Even if we were to consider his claims on the merits, Reade would not be entitled to relief.  The District Court judge’s decision not to appoint counsel was an interlocutory determination that can adequately be reviewed in a direct appeal in the event Reade is convicted.  “Our general superintendence power under G. L. c. 211, § 3, is extraordinary and to be exercised sparingly, not as a substitute for the normal appellate process . . . .”  Votta v.
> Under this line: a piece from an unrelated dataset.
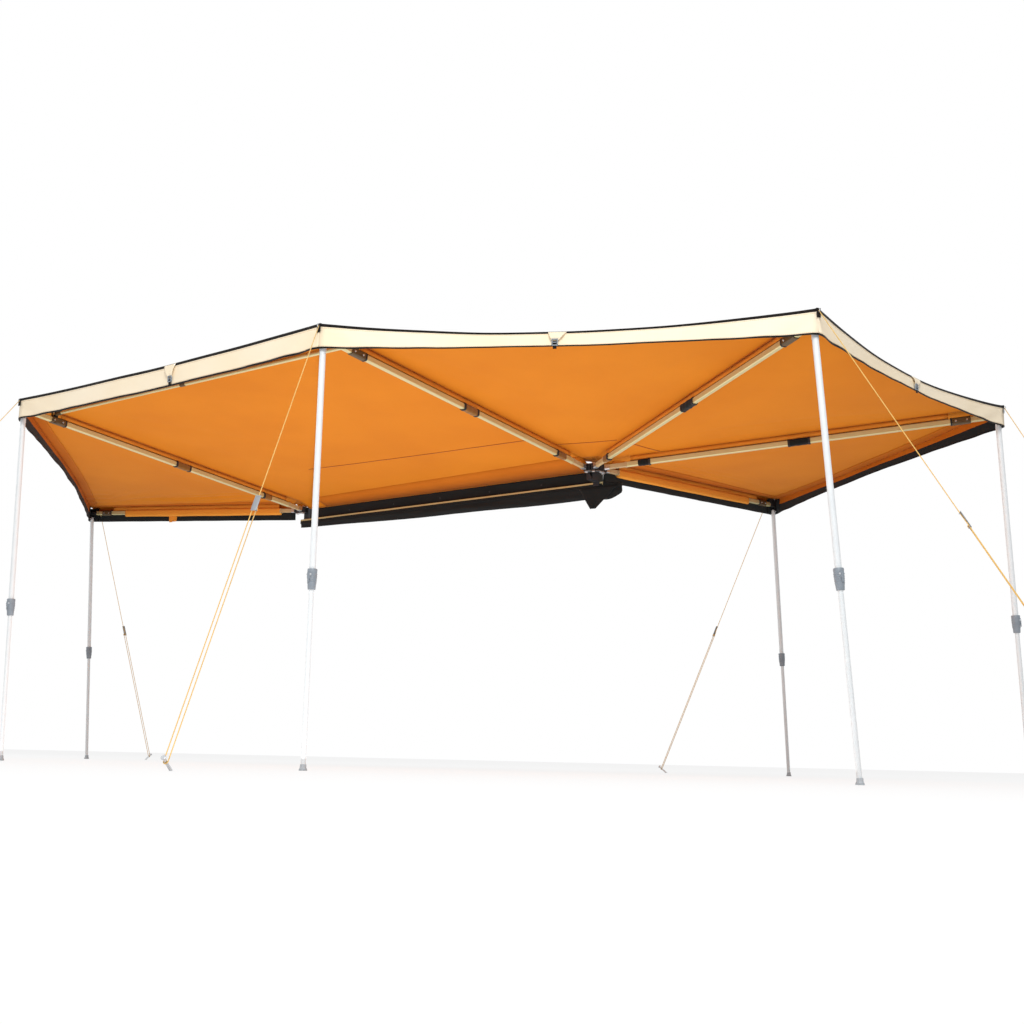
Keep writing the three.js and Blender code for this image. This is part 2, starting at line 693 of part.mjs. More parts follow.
function spreader() {
  const [from, to] = spreaderEnds();
  const along = to.clone().sub(from);
  const rod = new THREE.CylinderGeometry(SPREADER_RADIUS, SPREADER_RADIUS, along.length(), SPREADER_SIDES);
  rod.rotateZ(-Math.PI / 2).translate(along.length() / 2, 0, 0);
  const eye = bar(LUG_RADIUS, -SPREADER_RADIUS, SPREADER_RADIUS);
  const cap = bar(LUG_RADIUS, -SPREADER_RADIUS, SPREADER_RADIUS, along.length());
  const hole = bar(CROSS_PIN_RADIUS + PIN_CLEARANCE, -LUG_RADIUS, LUG_RADIUS);
  const slope = arms[3].slope;
  const body = join([rod, eye, cap]).subtract(solid(hole));
  const geometry = geometryOf(body);
  // The rod's own X follows the line between its ends, and its Z stands square to the canopy.
  const x = along.normalize();
  const z = new THREE.Vector3(0, -Math.sin(slope), Math.cos(slope));
  const y = z.clone().cross(x).normalize();
  const turn = new THREE.Matrix4().makeBasis(x, y, x.clone().cross(y)).setPosition(from);
  return geometry.applyMatrix4(turn);
}

// Guy ropes: from the canopy corner to a runner, then two strands round the peg.
const ropeInsets = { 1: FIRST_ROPE_INSET, 6: LAST_ROPE_INSET };

function ropeExit(number) {
  const arm = arms[number];
  const outward = new THREE.Vector3(Math.cos(arm.heading), Math.sin(arm.heading), 0);
  const corner = new THREE.Vector3(arm.corner.x, arm.corner.y, CORNER_HEIGHT - ROPE_EXIT_DOWN);
  const inset = ropeInsets[number];
  if (!inset) return corner.addScaledVector(outward, ROPE_EXIT_OUT + ROPE_DIAMETER / 2);
  // The first and last arms hold their rope at the tube's free side.
  const freeSide = new THREE.Vector3(-outward.y, outward.x, 0).multiplyScalar(arm.number === 1 ? -1 : 1);
  const tube = corner.setZ(HUB_HEIGHT + (arm.length - inset) * Math.tan(arm.slope));
  tube.addScaledVector(outward, -inset);
  return tube.addScaledVector(freeSide, ARM_WIDTH / 2 + ROPE_EXIT_OUT + ROPE_DIAMETER / 2);
}

function ropeEnds(number) {
  const compass = radians(ROPE_HEADING[number]);
  const heading = new THREE.Vector3(Math.cos(compass), Math.sin(compass), 0);
  const exit = ropeExit(number);
  const base = exit.clone().addScaledVector(heading, CORNER_HEIGHT * ROPE_REACH_SHARES[number]).setZ(0);
  const lean = radians(PEG_LEAN);
  const shaft = heading.clone().multiplyScalar(Math.sin(lean)).setZ(Math.cos(lean));
  return { exit, base, shaft, heading };
}

function ropeRoute(number) {
  const { exit, base, shaft, heading } = ropeEnds(number);
  const loop = base.clone().addScaledVector(shaft, PEG_LOOP_UP);
  const down = loop.clone().sub(exit).normalize();
  const aside = new THREE.Vector3(-heading.y, heading.x, 0);
  const runner = exit.clone().lerp(loop, RUNNER_SHARE);
  const points = [exit.clone()];
  const at = (along, offset) => runner.clone().addScaledVector(down, along).addScaledVector(aside, offset);
  points.push(exit.clone().lerp(runner, 1 / 3));
  points.push(exit.clone().lerp(runner, 2 / 3));
  for (let step = 0; step <= RUNNER_STEPS; step++) {
    const share = step / RUNNER_STEPS;
    const ease = share * share * (3 - 2 * share);
    points.push(at(share * RUNNER_LONG, -STRAND_HALF * ease));
  }
  const length = loop.distanceTo(runner);
  points.push(at((RUNNER_LONG + length) / 2, -STRAND_HALF));
  for (let step = 0; step <= LOOP_STEPS; step++) {
    const angle = (step / LOOP_STEPS) * Math.PI;
    points.push(at(length + STRAND_HALF * Math.sin(angle), -STRAND_HALF * Math.cos(angle)));
  }
  points.push(at((RUNNER_LONG + length) / 2, STRAND_HALF));
  points.push(at(RUNNER_LONG, STRAND_HALF));
  return { points, normal: down.cross(aside) };
}

// A tube through the points of a route that lies in one plane, square to the normal.
function ropeTube({ points, normal }) {
  const rings = points.map((point, i) => {
    const before = points[Math.max(i - 1, 0)];
    const after = points[Math.min(i + 1, points.length - 1)];
    const forward = after.clone().sub(before).normalize();
    const sideways = normal.clone().cross(forward).normalize();
    const ring = [];
    for (let side = 0; side < ROPE_SIDES; side++) {
      const angle = (2 * Math.PI * side) / ROPE_SIDES;
      const out = sideways.clone().multiplyScalar(Math.cos(angle)).addScaledVector(normal, Math.sin(angle));
      ring.push(point.clone().addScaledVector(out, ROPE_DIAMETER / 2));
    }
    return ring;
  });
  return loft(rings);
}

function peg(number) {
  const { base, shaft } = ropeEnds(number);
  const toShaft = new THREE.Quaternion().setFromUnitVectors(new THREE.Vector3(0, 0, 1), shaft);
  const rod = bar(PEG_RADIUS, -OVERRUN, PEG_LONG, 0, 0, PEG_SIDES);
  const head = bar(PEG_HEAD_RADIUS, PEG_LONG - PEG_HEAD_TALL, PEG_LONG, 0, 0, PEG_SIDES);
  const standing = [rod, head].map((piece) => piece.applyQuaternion(toShaft).translate(...base.toArray()));
  const reach = PEG_LONG;
  const ground = block([base.x - reach, base.y - reach, -reach], [base.x + reach, base.y + reach, 0]);
  return geometryOf(join(standing).subtract(solid(ground)));
}

// Assembly.
const awning = new THREE.Group();
const level = new THREE.Group();
level.position.z = HUB_HEIGHT;
awning.add(level);
level.add(mesh("base_rail", baseRail(), materials.gold));
level.add(mesh("hub_rear", hub(arms[3].pin), materials.steel));
level.add(mesh("hub_front", hub(arms[2].pin), materials.steel));
BRACKET_SHARES.forEach((share, i) => {
  level.add(mesh(`roof_bracket_${i ? "front" : "rear"}`, roofBracket(share), materials.steel));
});
awning.add(mesh("storage_bag", bag(), materials.bag));

for (const arm of Object.values(arms)) {
  const group = new THREE.Group();
  group.position.set(arm.pin.x, arm.pin.y, 0);
  group.rotation.z = arm.heading;
  group.add(mesh(`knuckle_${arm.number}`, knuckle(arm), materials.steel));
  group.add(mesh(`arm_tube_${arm.number}`, armTube(arm), materials.gold));
  group.add(mesh(`arm_tip_${arm.number}`, armTip(arm), materials.bracket));
  const pole = poleFrame(arm);
  const hung = new THREE.Group();
  hung.applyMatrix4(pole.matrix);
  hung.add(mesh(`pole_upper_${arm.number}`, poleUpper(pole), materials.white));
  hung.add(mesh(`pole_lower_${arm.number}`, poleLowerWithFoot(arm, pole), materials.white));
  hung.add(mesh(`pole_lock_${arm.number}`, poleLock(pole), materials.lock));
  group.add(hung);
  level.add(group);
}

awning.add(mesh("spreader", spreader(), materials.gold));
awning.add(mesh("canopy_front_fan", fanPanel(arms[1], arms[2]), materials.canvas));
awning.add(mesh("canopy_main", mainPanel(), materials.canvas));
for (const number of [3, 4, 5])
  awning.add(mesh(`canopy_rear_fan_${number}`, fanPanel(arms[number], arms[number + 1]), materials.canvas));

// The origin comes from everything but the ropes and pegs.
awning.updateMatrixWorld(true);
const middle = new THREE.Box3().setFromObject(awning, true).getCenter(new THREE.Vector3());
for (const number of Object.keys(arms)) {
  awning.add(mesh(`guy_rope_${number}`, ropeTube(ropeRoute(number)), materials.rope));
  awning.add(mesh(`peg_${number}`, peg(number), materials.peg));
}
awning.position.set(-middle.x, -middle.y, 0);

export default awning;
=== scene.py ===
"""Looks of an opened-out side awning: six folding arms on two hubs, six poles, canopy, guy ropes and pegs."""

import json
import math
from itertools import accumulate

import bmesh
import bpy
from mathutils import Matrix, Vector, noise
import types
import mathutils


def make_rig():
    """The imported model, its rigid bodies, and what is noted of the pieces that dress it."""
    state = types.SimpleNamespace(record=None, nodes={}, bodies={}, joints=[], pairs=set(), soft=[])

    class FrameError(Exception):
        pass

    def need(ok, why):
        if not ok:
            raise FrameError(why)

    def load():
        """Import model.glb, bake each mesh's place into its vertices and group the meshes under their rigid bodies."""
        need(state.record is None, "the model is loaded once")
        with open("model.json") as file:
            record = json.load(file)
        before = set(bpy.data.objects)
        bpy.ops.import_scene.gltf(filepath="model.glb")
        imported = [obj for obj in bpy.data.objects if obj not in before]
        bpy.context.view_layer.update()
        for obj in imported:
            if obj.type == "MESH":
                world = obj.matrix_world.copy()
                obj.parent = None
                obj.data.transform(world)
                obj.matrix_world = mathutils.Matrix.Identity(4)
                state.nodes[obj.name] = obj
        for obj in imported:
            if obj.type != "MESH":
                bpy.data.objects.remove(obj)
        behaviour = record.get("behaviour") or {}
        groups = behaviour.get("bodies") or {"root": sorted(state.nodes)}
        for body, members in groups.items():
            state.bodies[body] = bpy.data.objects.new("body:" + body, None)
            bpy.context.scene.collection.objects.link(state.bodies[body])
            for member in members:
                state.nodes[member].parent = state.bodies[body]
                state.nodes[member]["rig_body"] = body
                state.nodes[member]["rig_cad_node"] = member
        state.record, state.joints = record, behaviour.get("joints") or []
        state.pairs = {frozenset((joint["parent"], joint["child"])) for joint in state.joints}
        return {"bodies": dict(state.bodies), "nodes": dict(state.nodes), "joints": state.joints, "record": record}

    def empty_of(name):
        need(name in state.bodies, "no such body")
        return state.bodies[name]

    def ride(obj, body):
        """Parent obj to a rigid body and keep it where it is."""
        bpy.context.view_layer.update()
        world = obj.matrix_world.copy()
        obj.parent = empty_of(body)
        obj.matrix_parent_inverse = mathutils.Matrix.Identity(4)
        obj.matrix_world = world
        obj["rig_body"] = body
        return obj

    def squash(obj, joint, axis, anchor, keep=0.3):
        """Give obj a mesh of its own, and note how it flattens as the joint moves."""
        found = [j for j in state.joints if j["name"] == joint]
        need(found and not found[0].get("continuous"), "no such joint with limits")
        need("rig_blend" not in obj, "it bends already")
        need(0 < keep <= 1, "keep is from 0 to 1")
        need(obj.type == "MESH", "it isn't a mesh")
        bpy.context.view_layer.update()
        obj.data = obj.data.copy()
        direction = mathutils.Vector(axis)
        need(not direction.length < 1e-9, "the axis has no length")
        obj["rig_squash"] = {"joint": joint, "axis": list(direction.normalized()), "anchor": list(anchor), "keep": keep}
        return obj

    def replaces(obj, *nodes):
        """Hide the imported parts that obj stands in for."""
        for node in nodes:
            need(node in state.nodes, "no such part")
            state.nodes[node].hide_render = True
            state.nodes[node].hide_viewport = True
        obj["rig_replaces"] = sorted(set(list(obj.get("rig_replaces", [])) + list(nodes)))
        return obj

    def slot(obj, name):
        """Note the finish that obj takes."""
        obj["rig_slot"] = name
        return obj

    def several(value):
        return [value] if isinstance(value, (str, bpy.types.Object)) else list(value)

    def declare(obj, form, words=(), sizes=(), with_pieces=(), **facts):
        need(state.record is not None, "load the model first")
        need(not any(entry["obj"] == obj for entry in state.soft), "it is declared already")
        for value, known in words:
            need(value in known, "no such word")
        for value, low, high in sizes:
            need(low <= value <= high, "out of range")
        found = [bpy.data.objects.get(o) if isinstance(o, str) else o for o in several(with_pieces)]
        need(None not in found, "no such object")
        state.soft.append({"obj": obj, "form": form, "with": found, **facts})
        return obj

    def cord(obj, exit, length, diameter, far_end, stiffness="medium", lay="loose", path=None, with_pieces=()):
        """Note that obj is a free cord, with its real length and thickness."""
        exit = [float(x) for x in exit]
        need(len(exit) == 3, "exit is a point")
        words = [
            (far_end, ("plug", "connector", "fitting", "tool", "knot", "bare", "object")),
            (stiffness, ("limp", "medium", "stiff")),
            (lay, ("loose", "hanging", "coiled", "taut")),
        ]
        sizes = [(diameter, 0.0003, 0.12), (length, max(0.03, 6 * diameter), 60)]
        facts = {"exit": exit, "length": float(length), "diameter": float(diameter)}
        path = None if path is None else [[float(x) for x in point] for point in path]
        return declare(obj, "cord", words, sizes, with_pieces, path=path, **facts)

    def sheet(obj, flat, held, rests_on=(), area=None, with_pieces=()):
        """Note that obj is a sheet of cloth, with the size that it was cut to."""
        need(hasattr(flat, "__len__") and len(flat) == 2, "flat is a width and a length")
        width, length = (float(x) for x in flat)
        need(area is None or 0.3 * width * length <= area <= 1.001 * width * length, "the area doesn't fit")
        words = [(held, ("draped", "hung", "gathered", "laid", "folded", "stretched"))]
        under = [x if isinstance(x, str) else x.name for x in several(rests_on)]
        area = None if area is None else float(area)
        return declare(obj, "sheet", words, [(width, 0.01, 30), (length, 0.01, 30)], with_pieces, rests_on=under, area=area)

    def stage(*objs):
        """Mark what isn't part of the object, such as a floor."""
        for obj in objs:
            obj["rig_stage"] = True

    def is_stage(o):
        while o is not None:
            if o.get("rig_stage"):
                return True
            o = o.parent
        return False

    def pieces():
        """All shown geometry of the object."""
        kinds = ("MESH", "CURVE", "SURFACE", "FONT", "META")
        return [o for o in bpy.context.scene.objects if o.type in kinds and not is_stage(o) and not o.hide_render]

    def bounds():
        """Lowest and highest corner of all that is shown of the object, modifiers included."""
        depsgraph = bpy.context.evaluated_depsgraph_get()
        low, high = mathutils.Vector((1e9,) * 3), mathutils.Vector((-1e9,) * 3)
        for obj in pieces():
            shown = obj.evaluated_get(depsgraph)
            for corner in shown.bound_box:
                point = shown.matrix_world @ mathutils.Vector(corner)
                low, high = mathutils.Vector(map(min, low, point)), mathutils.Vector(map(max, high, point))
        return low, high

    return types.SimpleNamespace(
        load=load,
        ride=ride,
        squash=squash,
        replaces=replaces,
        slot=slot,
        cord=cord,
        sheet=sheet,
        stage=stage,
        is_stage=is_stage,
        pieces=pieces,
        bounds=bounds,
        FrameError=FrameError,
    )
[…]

Police Dep’t of Billerica, 444 Mass. 1001, 1001 (2005).  The single justice did not err or abuse her discretion in concluding that extraordinary superintendence relief under G. L. c. 211, § 3, was not necessary.[1]

 

Appeal dismissed.

 

 

The case was submitted on the papers filed, accompanied by a memorandum of law.

Devin R. Reade, pro se.

Cynthia M. Von Flatern, Assistant District Attorney, for the Commonwealth.


[1] General Laws c. 211D, § 2B, provides that “[a] person charged with a misdemeanor . . . shall not be appointed counsel if the judge, at arraignment, informs such person on the record that, if the person is convicted of such offense, the person’s sentence shall not include any period of incarceration.”  Here, counsel was initially appointed for Devin R. Reade.  Counsel subsequently moved to withdraw, which the judge allowed, and Reade sought the appointment of new counsel to replace him.  It was at that point that the judge declined to appoint counsel and indicated that, if Reade were convicted, he would not face any period of incarceration.  It is difficult to imagine how Reade could have been prejudiced by the judge’s failure to make that determination initially, at the arraignment, but we need not resolve that question now.  Any such claim can be made and decided in a direct appeal.